Flash forward about 20 hours and I can't get ahold of the hubby because he's camping. Phone? Off. Everyone else's phones? Off. No way to get ahold of him or anyone with him. So in the middle of a rental car crisis I couldn't talk to him. The one person who knows how to calm me down even in the middle of a melt down (which I must say has been one of my first real 'pregnancy meltdowns'...) Sitting in the rental car office, trying to get ahold of someone who could help me back at home (THANKS MOM, for all your help!!) and not going absolutely crazy was not easy. Luckily, I have lots of family in the area that can help and within about two hours I was with my cousin, aunt and 'niece.' As I sat there, thinking about how I thought I lost my bags at the airport, how I couldn't rent this car, and how I didn't really have anywhere to go for the time being, it dawned on me--and in the middle of all my praying--I NEED my husband.

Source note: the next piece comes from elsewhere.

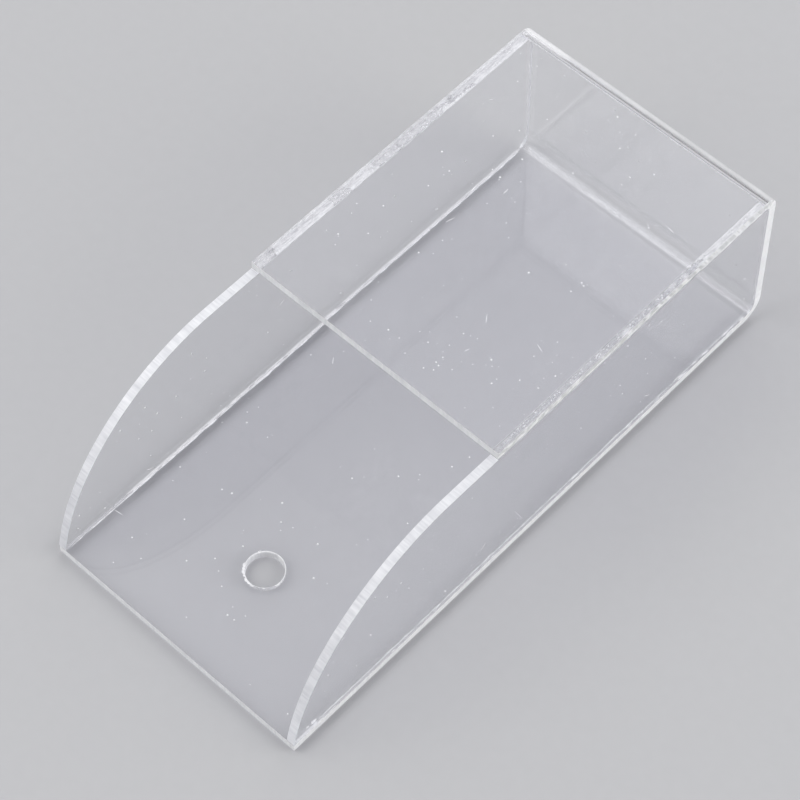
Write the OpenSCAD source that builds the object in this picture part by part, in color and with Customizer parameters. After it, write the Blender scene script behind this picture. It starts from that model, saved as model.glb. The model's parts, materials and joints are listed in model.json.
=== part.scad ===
// Clear acrylic open-fronted holder.
// One sheet is heated along two lines and folded into a long base, an upright end and a
// shorter cover. Two side plates with a curved front stand between base and cover, and are
// held by solvent cement along the base, the end and the cover.
// Frame: +Z up, +Y towards the closed end, origin in the middle of the base's underside.

/* [Sheet] */
// Thickness of the sheet and of the side plates
sheet_t = 3; // [2:0.5:5]
// Width across the outer faces of the side plates
width = 97; // [60:1:160]
// Height over base and cover
height = 60; // [30:1:64]
// Length of the cover, from its front edge to the back of the end
cover_len = 123; // [80:1:160]
// Length of base left open in front of the cover
open_len = 85; // [80:1:160]
// Inside radius of the fold between base and end
base_bend_in = 4.5; // [1:0.5:8]
// Inside radius of the fold between end and cover
cover_bend_in = 2.5; // [1:0.5:8]

/* [Hanging hole] */
// Diameter of the hole through the base
hole_d = 12; // [4:0.5:20]
// Distance from the base's front edge to the hole's centre
hole_back = 35.5; // [20:0.5:60]
// Sideways distance of the hole from the middle of the base
hole_side = 2; // [-5:0.5:5]

/* [Side plates] */
// Radius of the curved front, as a multiple of the plate's height
curve_ratio = 1.25; // [1:0.05:1.35]

/* [Cement seams] */
// Thickness of the cement between a side plate and the sheet
seam_t = 0.2; // [0.1:0.05:0.3]
// Length at the front of the right plate's base joint that has no cement
dry_len = 10; // [0:1:30]

/* [Hidden] */
$fn = 96;

ACRYLIC = [0.82, 0.85, 0.90, 0.35];
CEMENT = [0.93, 0.94, 0.96, 0.80];

length = open_len + cover_len;
front_y = -length / 2;
back_y = length / 2;
cover_front_y = back_y - cover_len;
// Each fold turns round the line at (fold_y, fold_z)
base_fold_y = back_y - base_bend_in - sheet_t;
base_fold_z = base_bend_in + sheet_t;
cover_fold_y = back_y - cover_bend_in - sheet_t;
cover_fold_z = height - cover_bend_in - sheet_t;
// How far the drill, and the cut round a plate's corner, run past what they cut
cut_over = 1;

plate_bottom = sheet_t + seam_t;
plate_top = height - sheet_t - seam_t;
plate_h = plate_top - plate_bottom;
plate_back_y = back_y - sheet_t - seam_t;
curve_r = curve_ratio * plate_h;
// The arc starts at the plate's front foot and ends level with its top edge
curve_run = sqrt(2 * curve_r * plate_h - plate_h * plate_h);
curve_y = front_y + curve_run;

// Turns an outline drawn as (y, z) into a slab from x = 0 to x = w
module slab(w) {
    rotate([90, 0, 90]) linear_extrude(height = w) children();
}

// One fold: a quarter ring round (y, z), below that line for side -1 and above it for side 1
module fold(y, z, radius_in, side) {
    radius_out = radius_in + sheet_t;
    translate([y, z])
        intersection() {
            difference() {
                circle(r = radius_out);
                circle(r = radius_in);
            }
            translate([0, side < 0 ? -radius_out : 0]) square(radius_out);
        }
}

module sheet_outline() {
    translate([front_y, 0]) square([base_fold_y - front_y, sheet_t]);
    translate([cover_front_y, height - sheet_t]) square([cover_fold_y - cover_front_y, sheet_t]);
    translate([back_y - sheet_t, base_fold_z]) square([sheet_t, cover_fold_z - base_fold_z]);
    fold(base_fold_y, base_fold_z, base_bend_in, -1);
    fold(cover_fold_y, cover_fold_z, cover_bend_in, 1);
}

module folded_sheet() {
    color(ACRYLIC)
        difference() {
            translate([-width / 2, 0, 0]) slab(width) sheet_outline();
            translate([hole_side, front_y + hole_back, -cut_over])
                cylinder(d = hole_d, h = sheet_t + 2 * cut_over);
        }
}

// What is cut away to round a plate's back corner, so that it sits in the fold
module corner_waste(y, z, radius, side) {
    translate([y, z])
        difference() {
            translate([0, side < 0 ? -radius - cut_over : 0]) square(radius + cut_over);
            circle(r = radius);
        }
}

// The plate with square front corners and rounded back corners
module plate_blank() {
    difference() {
        translate([front_y, plate_bottom]) square([plate_back_y - front_y, plate_h]);
        corner_waste(base_fold_y, base_fold_z, base_bend_in - seam_t, -1);
        corner_waste(cover_fold_y, cover_fold_z, cover_bend_in - seam_t, 1);
    }
}

module plate_outline() {
    intersection() {
        plate_blank();
        union() {
            translate([curve_y, plate_top - curve_r]) circle(r = curve_r);
            translate([curve_y, 0]) square([back_y - curve_y, height]);
        }
    }
}

// Puts a slab that is as thick as the sheet flush with one outer edge: -1 left, 1 right
module at_side(side) {
    translate([side < 0 ? -width / 2 : width / 2 - sheet_t, 0, 0]) slab(sheet_t) children();
}

module side_plate(side) {
    color(ACRYLIC) at_side(side) plate_outline();
}

module base_seam(side, start_y) {
    color(CEMENT) at_side(side)
        translate([start_y, sheet_t]) square([base_fold_y - start_y, seam_t]);
}

module end_seam(side) {
    color(CEMENT) at_side(side)
        translate([plate_back_y, base_fold_z]) square([seam_t, cover_fold_z - base_fold_z]);
}

module cover_seam(side) {
    color(CEMENT) at_side(side)
        translate([cover_front_y, plate_top]) square([cover_fold_y - cover_front_y, seam_t]);
}

folded_sheet();
side_plate(-1);  // left_side
side_plate(1);  // right_side
base_seam(-1, front_y);  // left_base_seam
base_seam(1, front_y + dry_len);  // right_base_seam
end_seam(-1);  // left_end_seam
end_seam(1);  // right_end_seam
cover_seam(-1);  // left_cover_seam
cover_seam(1);  // right_cover_seam
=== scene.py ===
import json
import math
import random

import bmesh
import bpy
from mathutils import Matrix, Vector, noise


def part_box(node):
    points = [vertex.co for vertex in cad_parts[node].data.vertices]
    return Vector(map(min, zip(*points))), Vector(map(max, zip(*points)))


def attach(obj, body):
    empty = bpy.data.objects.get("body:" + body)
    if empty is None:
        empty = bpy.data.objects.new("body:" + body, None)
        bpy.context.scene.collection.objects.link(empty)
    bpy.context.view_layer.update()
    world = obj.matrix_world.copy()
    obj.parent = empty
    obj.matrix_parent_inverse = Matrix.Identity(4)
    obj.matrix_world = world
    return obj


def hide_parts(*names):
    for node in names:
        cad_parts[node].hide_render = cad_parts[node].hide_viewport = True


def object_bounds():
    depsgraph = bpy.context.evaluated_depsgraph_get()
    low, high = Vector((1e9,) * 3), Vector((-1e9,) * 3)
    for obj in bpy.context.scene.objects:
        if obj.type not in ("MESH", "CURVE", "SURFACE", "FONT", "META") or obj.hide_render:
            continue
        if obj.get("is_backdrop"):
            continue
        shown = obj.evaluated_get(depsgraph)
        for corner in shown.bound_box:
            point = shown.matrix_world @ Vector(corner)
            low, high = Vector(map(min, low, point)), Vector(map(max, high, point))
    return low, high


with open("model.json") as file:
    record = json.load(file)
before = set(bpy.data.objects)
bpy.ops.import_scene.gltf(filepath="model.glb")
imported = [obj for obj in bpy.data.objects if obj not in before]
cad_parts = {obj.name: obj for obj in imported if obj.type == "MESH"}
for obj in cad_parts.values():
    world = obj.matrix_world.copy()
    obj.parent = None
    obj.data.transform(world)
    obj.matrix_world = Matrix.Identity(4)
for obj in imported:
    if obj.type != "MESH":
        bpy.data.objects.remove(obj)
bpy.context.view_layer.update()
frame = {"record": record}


# ---------------------------------------------------------------- folded sheet
# One clear acrylic sheet, sawn to a strip, drilled, then heated along two lines and folded into
# the long base, the upright end and the shorter cover. Its faces keep the maker's polish and its
# sawn edges are matt, with the saw's marks across them.

sheet_low, sheet_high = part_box("folded_sheet")
sheet_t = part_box("left_base_seam")[0].z
base_fold_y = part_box("left_base_seam")[1].y
cover_front_y, cover_fold_y = (corner.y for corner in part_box("left_cover_seam"))
front_y, back_y = sheet_low.y, sheet_high.y
left_x, right_x = sheet_low.x, sheet_high.x
width, height = right_x - left_x, sheet_high.z
base_fold_radius, cover_fold_radius = back_y - base_fold_y, back_y - cover_fold_y
hole = next(m for m in frame["record"]["mounts"] if m["name"] == "hang_hole")
hole_x, hole_y = hole["pos_m"][:2]
hole_radius = hole["dims"]["r_mm"] / 1000

ACRYLIC_IOR = 1.49
FOLD_STEPS = 14
# The heater softens a little of the flat on both sides of each fold
HEATED_STRIP = 0.0008
# The sawn edges stand this far in from the full width, which the swellings at the folds reach
SAWN_INSET = 0.0002
# The outside of a fold is stretched, and narrows by this share of what its inside swells
NARROWED = 0.35
# Every sawn corner is rounded by this much
SAWN_CORNER = 0.00007
HOLE_SIDES = 160
# The drill raises a lip of this height around the hole
HOLE_LIP = 0.0003
hole_reach = 1.25 * hole_radius
# Corners nearer than MERGED are one corner, and a point within ON_PLANE of a plane lies on it
MERGED = 1e-6
ON_PLANE = 1e-5


class Wire:
    """A shader socket that can stand in sums, so that a pattern reads as arithmetic."""

    def __init__(self, tree, socket):
        self.tree = tree
        self.socket = socket

    def put(self, kind, settings, values, out=0):
        """Adds any node: its settings first, then a number or a link for each socket."""
        node = self.tree.nodes.new(kind)
        for name, setting in settings.items():
            if name == "stops":
                ramp = node.color_ramp.elements
                for place, (at, grey) in enumerate(setting):
                    stop = ramp[place] if place < 2 else ramp.new(at)
                    stop.position = at
                    stop.color = (grey, grey, grey, 1)
            else:
                setattr(node, name, setting)
        for name, value in values.items():
            if isinstance(value, Wire):
                self.tree.links.new(value.socket, node.inputs[name])
            else:
                node.inputs[name].default_value = value
        return Wire(self.tree, node.outputs[out])

    def sums(self, operation, first, second=0.0):
        settings = {"operation": operation}
        return self.put("ShaderNodeMath", settings, {0: first, 1: second})

    def __add__(self, other):
        return self.sums("ADD", self, other)

    def __radd__(self, other):
        return self.sums("ADD", other, self)

    def __sub__(self, other):
        return self.sums("SUBTRACT", self, other)

    def __rsub__(self, other):
        return self.sums("SUBTRACT", other, self)

    def __mul__(self, other):
        return self.sums("MULTIPLY", self, other)

    def __rmul__(self, other):
        return self.sums("MULTIPLY", other, self)

    def noise(self, size, detail=2.0, roughness=0.5, squash=(1, 1, 1)):
        """Cloudy noise from 0 to 1 whose lumps are about size metres across."""
        spread = self.put(
            "ShaderNodeMapping", {}, {"Vector": self, "Scale": tuple(s / size for s in squash)}
        )
        values = {"Vector": spread, "Scale": 1.0, "Detail": detail, "Roughness": roughness}
        return self.put("ShaderNodeTexNoise", {}, values)

    def ramp(self, *stops):
        return self.put("ShaderNodeValToRGB", {"stops": stops}, {0: self})

    def tint(self, low, high):
        """A colour between two, by this value."""
        settings = {"data_type": "RGBA"}
        return self.put("ShaderNodeMix", settings, {0: self, 6: (*low, 1), 7: (*high, 1)}, out=2)

    def bump(self, strength, distance):
        return self.put(
            "ShaderNodeBump", {}, {"Height": self, "Strength": strength, "Distance": distance}
        )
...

And, I'm ok with that. I need my husband to take car of the car rental. I need him to help me when I'm feeling like things are going crazy. I need him. plain. and. simple. Is it hard to admit? Yes. Oh, for sure. But God knows what I need. And, maybe, just maybe, I needed this reality check before this sweet baby joins the world. I'm surely going to need Paul during these crazy next few years. I need to let go of my pride and know that sometimes we do NEED people. And we need to trust God that everyone in our lives is there for a reason.
*Sidenote: While I was writing this, I got a phone call from my mother in law. She said to me, "Well, maybe there is a reason you didn't get that car today. Maybe someone was protecting you from that five hour drive all by yourself..." Yes, I believe you're right Mama Wolterman, you are SO right.